### Information supplied
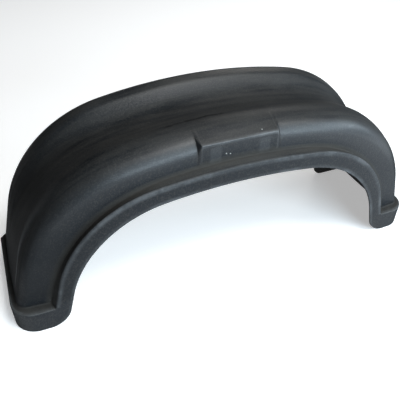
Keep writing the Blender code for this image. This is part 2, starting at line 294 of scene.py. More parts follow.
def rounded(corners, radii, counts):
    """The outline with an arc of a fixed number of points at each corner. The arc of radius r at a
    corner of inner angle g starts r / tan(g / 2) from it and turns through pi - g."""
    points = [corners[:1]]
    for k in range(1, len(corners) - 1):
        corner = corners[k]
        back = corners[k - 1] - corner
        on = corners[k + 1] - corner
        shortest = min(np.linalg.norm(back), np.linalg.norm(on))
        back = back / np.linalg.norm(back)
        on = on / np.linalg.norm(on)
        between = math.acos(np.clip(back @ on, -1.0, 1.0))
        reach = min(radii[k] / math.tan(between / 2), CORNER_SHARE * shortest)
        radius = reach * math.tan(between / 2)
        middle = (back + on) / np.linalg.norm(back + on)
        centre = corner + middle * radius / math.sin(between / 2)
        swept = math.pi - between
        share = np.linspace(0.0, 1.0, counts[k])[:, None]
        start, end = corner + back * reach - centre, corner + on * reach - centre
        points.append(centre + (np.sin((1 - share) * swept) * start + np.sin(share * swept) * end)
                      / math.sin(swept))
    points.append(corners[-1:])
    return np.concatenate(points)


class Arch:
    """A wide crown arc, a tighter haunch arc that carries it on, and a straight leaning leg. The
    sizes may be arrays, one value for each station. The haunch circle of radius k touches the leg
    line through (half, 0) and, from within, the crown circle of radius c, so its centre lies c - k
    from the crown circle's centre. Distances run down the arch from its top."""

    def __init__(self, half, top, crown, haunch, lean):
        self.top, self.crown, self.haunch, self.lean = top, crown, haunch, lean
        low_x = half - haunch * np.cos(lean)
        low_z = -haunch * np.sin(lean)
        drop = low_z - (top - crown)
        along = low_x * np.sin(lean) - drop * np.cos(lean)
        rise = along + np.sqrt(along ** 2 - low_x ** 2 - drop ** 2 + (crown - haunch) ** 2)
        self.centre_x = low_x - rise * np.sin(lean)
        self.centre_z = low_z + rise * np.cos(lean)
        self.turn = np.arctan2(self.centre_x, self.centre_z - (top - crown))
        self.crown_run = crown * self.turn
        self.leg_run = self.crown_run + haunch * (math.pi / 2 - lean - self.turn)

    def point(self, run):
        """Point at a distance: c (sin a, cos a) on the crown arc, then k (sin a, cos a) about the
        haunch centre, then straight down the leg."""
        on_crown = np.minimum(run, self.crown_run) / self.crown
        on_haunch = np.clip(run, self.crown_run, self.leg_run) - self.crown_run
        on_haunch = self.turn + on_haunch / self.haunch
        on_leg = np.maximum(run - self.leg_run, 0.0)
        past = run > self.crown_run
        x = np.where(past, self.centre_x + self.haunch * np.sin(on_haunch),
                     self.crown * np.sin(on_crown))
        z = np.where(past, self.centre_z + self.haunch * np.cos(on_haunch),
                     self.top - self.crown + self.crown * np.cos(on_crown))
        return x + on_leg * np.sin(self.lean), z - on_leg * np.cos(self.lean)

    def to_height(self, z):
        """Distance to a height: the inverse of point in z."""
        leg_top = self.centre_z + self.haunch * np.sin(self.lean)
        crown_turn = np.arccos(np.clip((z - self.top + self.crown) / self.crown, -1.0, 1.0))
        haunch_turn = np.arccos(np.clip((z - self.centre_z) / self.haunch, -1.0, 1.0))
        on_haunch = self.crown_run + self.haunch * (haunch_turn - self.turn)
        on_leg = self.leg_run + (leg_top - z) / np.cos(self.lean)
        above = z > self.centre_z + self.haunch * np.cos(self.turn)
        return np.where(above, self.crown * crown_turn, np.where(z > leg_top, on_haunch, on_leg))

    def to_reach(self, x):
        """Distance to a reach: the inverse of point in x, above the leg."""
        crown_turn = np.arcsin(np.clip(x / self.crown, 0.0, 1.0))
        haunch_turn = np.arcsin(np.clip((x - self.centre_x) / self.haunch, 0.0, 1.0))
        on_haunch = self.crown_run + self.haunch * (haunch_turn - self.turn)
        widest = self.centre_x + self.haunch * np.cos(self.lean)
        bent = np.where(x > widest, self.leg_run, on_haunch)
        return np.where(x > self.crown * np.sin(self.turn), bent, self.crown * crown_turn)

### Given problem
Output all of the data again, exactly.

### Task result
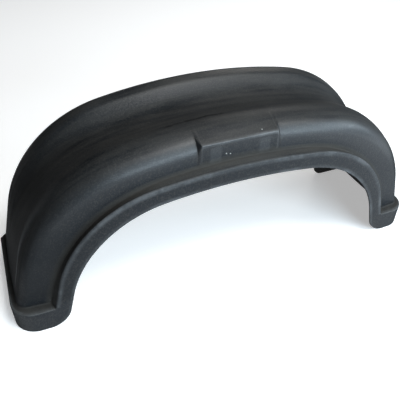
Keep writing the Blender code for this image. This is part 2, starting at line 294 of scene.py. More parts follow.
def rounded(corners, radii, counts):
    """The outline with an arc of a fixed number of points at each corner. The arc of radius r at a
    corner of inner angle g starts r / tan(g / 2) from it and turns through pi - g."""
    points = [corners[:1]]
    for k in range(1, len(corners) - 1):
        corner = corners[k]
        back = corners[k - 1] - corner
        on = corners[k + 1] - corner
        shortest = min(np.linalg.norm(back), np.linalg.norm(on))
        back = back / np.linalg.norm(back)
        on = on / np.linalg.norm(on)
        between = math.acos(np.clip(back @ on, -1.0, 1.0))
        reach = min(radii[k] / math.tan(between / 2), CORNER_SHARE * shortest)
        radius = reach * math.tan(between / 2)
        middle = (back + on) / np.linalg.norm(back + on)
        centre = corner + middle * radius / math.sin(between / 2)
        swept = math.pi - between
        share = np.linspace(0.0, 1.0, counts[k])[:, None]
        start, end = corner + back * reach - centre, corner + on * reach - centre
        points.append(centre + (np.sin((1 - share) * swept) * start + np.sin(share * swept) * end)
                      / math.sin(swept))
    points.append(corners[-1:])
    return np.concatenate(points)


class Arch:
    """A wide crown arc, a tighter haunch arc that carries it on, and a straight leaning leg. The
    sizes may be arrays, one value for each station. The haunch circle of radius k touches the leg
    line through (half, 0) and, from within, the crown circle of radius c, so its centre lies c - k
    from the crown circle's centre. Distances run down the arch from its top."""

    def __init__(self, half, top, crown, haunch, lean):
        self.top, self.crown, self.haunch, self.lean = top, crown, haunch, lean
        low_x = half - haunch * np.cos(lean)
        low_z = -haunch * np.sin(lean)
        drop = low_z - (top - crown)
        along = low_x * np.sin(lean) - drop * np.cos(lean)
        rise = along + np.sqrt(along ** 2 - low_x ** 2 - drop ** 2 + (crown - haunch) ** 2)
        self.centre_x = low_x - rise * np.sin(lean)
        self.centre_z = low_z + rise * np.cos(lean)
        self.turn = np.arctan2(self.centre_x, self.centre_z - (top - crown))
        self.crown_run = crown * self.turn
        self.leg_run = self.crown_run + haunch * (math.pi / 2 - lean - self.turn)

    def point(self, run):
        """Point at a distance: c (sin a, cos a) on the crown arc, then k (sin a, cos a) about the
        haunch centre, then straight down the leg."""
        on_crown = np.minimum(run, self.crown_run) / self.crown
        on_haunch = np.clip(run, self.crown_run, self.leg_run) - self.crown_run
        on_haunch = self.turn + on_haunch / self.haunch
        on_leg = np.maximum(run - self.leg_run, 0.0)
        past = run > self.crown_run
        x = np.where(past, self.centre_x + self.haunch * np.sin(on_haunch),
                     self.crown * np.sin(on_crown))
        z = np.where(past, self.centre_z + self.haunch * np.cos(on_haunch),
                     self.top - self.crown + self.crown * np.cos(on_crown))
        return x + on_leg * np.sin(self.lean), z - on_leg * np.cos(self.lean)

    def to_height(self, z):
        """Distance to a height: the inverse of point in z."""
        leg_top = self.centre_z + self.haunch * np.sin(self.lean)
        crown_turn = np.arccos(np.clip((z - self.top + self.crown) / self.crown, -1.0, 1.0))
        haunch_turn = np.arccos(np.clip((z - self.centre_z) / self.haunch, -1.0, 1.0))
        on_haunch = self.crown_run + self.haunch * (haunch_turn - self.turn)
        on_leg = self.leg_run + (leg_top - z) / np.cos(self.lean)
        above = z > self.centre_z + self.haunch * np.cos(self.turn)
        return np.where(above, self.crown * crown_turn, np.where(z > leg_top, on_haunch, on_leg))

    def to_reach(self, x):
        """Distance to a reach: the inverse of point in x, above the leg."""
        crown_turn = np.arcsin(np.clip(x / self.crown, 0.0, 1.0))
        haunch_turn = np.arcsin(np.clip((x - self.centre_x) / self.haunch, 0.0, 1.0))
        on_haunch = self.crown_run + self.haunch * (haunch_turn - self.turn)
        widest = self.centre_x + self.haunch * np.cos(self.lean)
        bent = np.where(x > widest, self.leg_run, on_haunch)
        return np.where(x > self.crown * np.sin(self.turn), bent, self.crown * crown_turn)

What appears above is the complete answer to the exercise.